Someone may ask, “Why should I purchase this set of books when I can get the 1574 English edition online for free?” In reply, while we are grateful for internet resources, we note that the modern translation delivers us from having to decipher obscure statements such as “albeit that we be fayne to be intermedled with them.”[8] There are also the difficulties of sixteenth-century spelling and orthography. For example, consider the following excerpt from the 1574 edition: “Doe we know him? That muſt be in ſuch wyſe as he hath vttered himselfe: that is to wit, that he is our maker, our maynteyner, and one that hath ſhewed such fatherly goodneſſe towards vs, that we of dutie ought to be as children towards him, if wee will not bee vtterly vnthankfull.”[9] While this is not incomprehensible, especially for readers with some experience with early modern books, McGregor’s translation is much more easily understood: “Do we know him? We must know him as he is, namely, as our Creator and the one who sustains us and shows us such fatherly kindness that we must indeed live as his children—unless we want to be unduly ungrateful to him” (1:11).

We owe Rob Roy McGregor a great debt for his fresh rendering of Calvin’s sermons into English. His translation flows in such a way that one can imagine Calvin speaking these words today, and it is a precious gift to the church to be able to hear Calvin’s voice in modern English.

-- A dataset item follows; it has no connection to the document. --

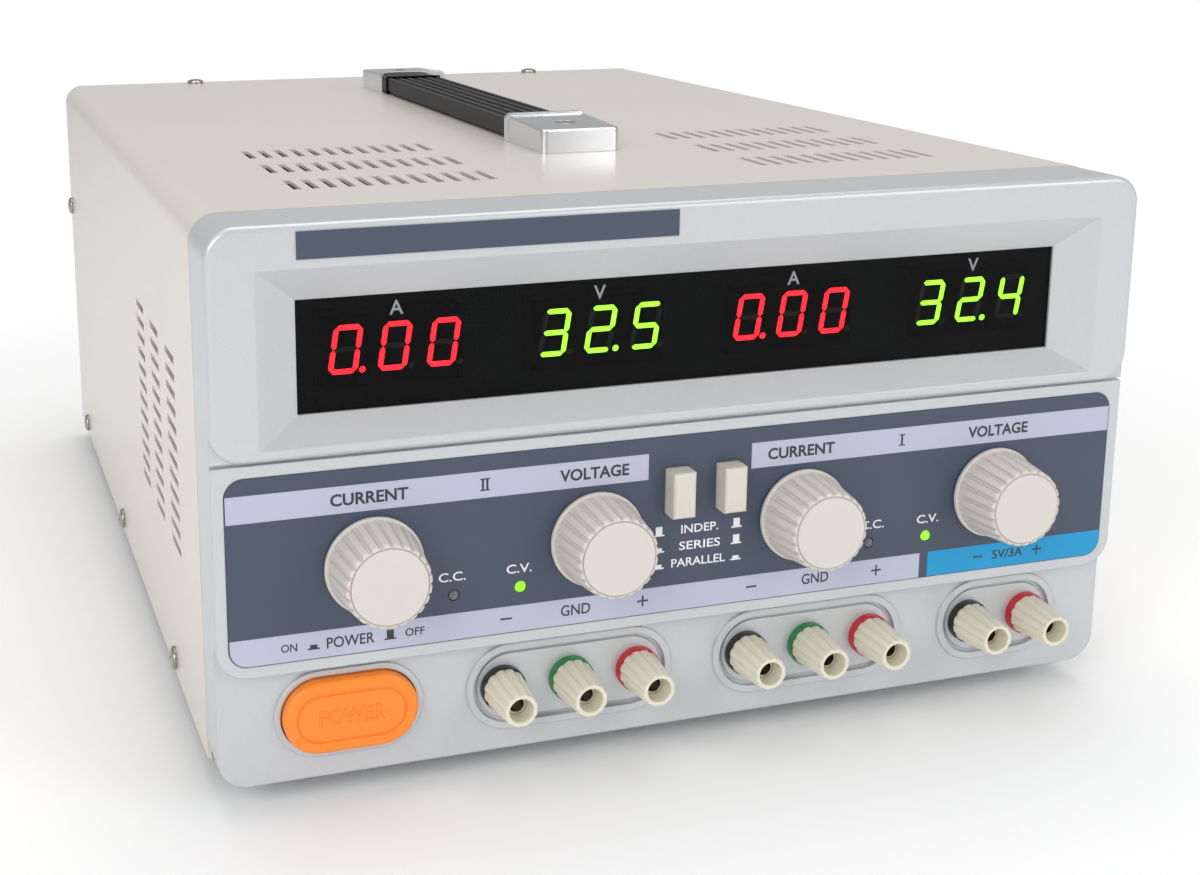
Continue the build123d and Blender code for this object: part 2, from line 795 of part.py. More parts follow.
# Printed overlay, with clearance round what passes through it
with BuildPart() as panel_overlay:
    with BuildSketch(facing(overlay_back_y)):
        with Locations((0, base_z + (overlay_bottom + overlay_top) / 2)):
            RectangleRounded(2 * (overlay_half_width - sheet_fit / 2),
                             overlay_top - overlay_bottom - sheet_fit, overlay_corner - sheet_fit / 2)
        with Locations(*[(x, base_z + knob_z) for x in knob_spots]):
            Circle(bushing_radius + bushing_fit, mode=Mode.SUBTRACT)
        with Locations(*[(x, base_z + track_z) for x in track_spots]):
            Rectangle(track_width + 2 * button_fit, track_height + 2 * button_fit, mode=Mode.SUBTRACT)
        with Locations(*[(x, base_z + lamp_z) for x in current_lamp_spots + voltage_lamp_spots]):
            Circle(lamp_radius + sleeve_fit, mode=Mode.SUBTRACT)
    extrude(amount=overlay_thick)
keep(panel_overlay, "panel_overlay")

with BuildPart() as name_strip:
    with BuildSketch(facing(upper_y)):
        with Locations(((strip_left + strip_right) / 2, base_z + (strip_bottom + strip_top) / 2)):
            Rectangle(strip_right - strip_left, strip_top - strip_bottom)
    extrude(amount=strip_thick)
keep(name_strip, "name_strip")


def build_knob(x):
    """Hollow moulded knob: base flange, tapered fluted barrel, smooth band and inset cap."""
    back_y = panel_y - knob_gap
    z = base_z + knob_z
    band_y = back_y - knob_length + band_length
    with BuildPart() as knob:
        with BuildSketch(facing_at(x, back_y, z)):
            Circle(flange_radius)
        extrude(amount=flange_thick)
        for y, radius in ((back_y - flange_thick, barrel_radius), (band_y, barrel_front_radius)):
            with BuildSketch(facing_at(x, y, z)):
                Circle(radius)
                with PolarLocations(radius, flute_count):
                    Circle(flute_radius, mode=Mode.SUBTRACT)
        loft(ruled=True)
        with BuildSketch(facing_at(x, band_y, z)):
            Circle(barrel_front_radius)
        extrude(amount=band_length - cap_seam)
        fillet(knob.faces().sort_by(Axis.Y)[0].edges(), shoulder)
        with BuildSketch(facing_at(x, band_y - band_length + cap_seam, z)):
            Circle(cap_radius)
        extrude(amount=cap_seam)
        with BuildSketch(facing_at(x, back_y, z)):
            Circle(barrel_front_radius - knob_wall)
            Circle(hub_radius, mode=Mode.SUBTRACT)
        extrude(amount=knob_length - knob_web, mode=Mode.SUBTRACT)
        with BuildSketch(facing_at(x, back_y, z)):
            Circle(shaft_radius)
            with Locations((0, shaft_flat + shaft_radius)):
                Rectangle(2 * shaft_radius, 2 * shaft_radius, mode=Mode.SUBTRACT)
        extrude(amount=shaft_grip, mode=Mode.SUBTRACT)
    return knob


def build_shaft(x):
    """Potentiometer shaft: round where it turns in its bushing, flatted where the knob grips it."""
    back_y = panel_y - knob_gap
    z = base_z + knob_z
    tail_y = board_front_y - pot_thick + shaft_tail
    with BuildPart() as shaft:
        with BuildSketch(facing_at(x, tail_y, z)):
            Circle(shaft_radius)
        extrude(amount=tail_y - back_y)
        with BuildSketch(facing_at(x, back_y, z)):
            Circle(shaft_radius)
            with Locations((0, shaft_flat + shaft_radius)):
                Rectangle(2 * shaft_radius, 2 * shaft_radius, mode=Mode.SUBTRACT)
        extrude(amount=shaft_grip)
    return shaft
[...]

The Reformer’s aim was always to engender in people a knowledge of God that moves them to offer their hearts to the Lord, willingly and sincerely, in love and reverence to His holy name. May God be pleased to use this fresh translation to do precisely that.[10]


Joel R. Beeke is President of Puritan Reformed Theological Seminary and pastor of the Heritage Reformed Congregation in Grand Rapids, Michigan.                                                                


[1] John Calvin, “Last Will and Testament,” in Letters of John Calvin, ed. Jules Bonnet, trans. Marcus Robert Gilchrist, 4 vols. (Philadelphia: Presbyterian Board of Publication, 1858), 4:366.

[2] Sermons of Master John Calvin, upon the Booke of Job, trans. Arthur Golding (London: Henrie Binneman, for Lucas Harison and George Bishop, 1574). This is a large folio of more than 750 pages.

[3] Derek Thomas, Calvin’s Teaching on Job: Proclaiming the Incomprehensible God (Fearn, Ross-shire, Scotland: Christian Focus, 2004), 33.

[4] “Two thousand three hundred sermons were thus preserved until the nineteenth century. They filled some forty-four volumes, carefully bound. But through the criminal ignorance of librarians, they were sold for the weight of the paper. Most fortunately, it was possible to salvage some. At the present time we possess about fifteen hundred of them.” Bernard Cottret, Calvin: A Biography (Grand Rapids: Eerdmans, 2000), 289.

[5] John Calvin, Sermons from Job, trans. Leroy Nixon (Grand Rapids: Eerdmans, 1952).

[6] John Calvin, Sermons on Job (1574; facsimile repr., Edinburgh: Banner of Truth, 1993).

[7] Thomas, Calvin’s Teaching on Job, 169.

[8] Sermons of Master John Calvin, upon the Booke of Job, 5. McGregor translates, “Even though we are obliged to live in the midst of it,” that is, in this corrupt world. Sermons on Job, 1:13.

[9] Sermons of Master John Calvin, upon the Booke of Job, 4.

[10] Thanks to Paul M. Smalley for his research work on this review.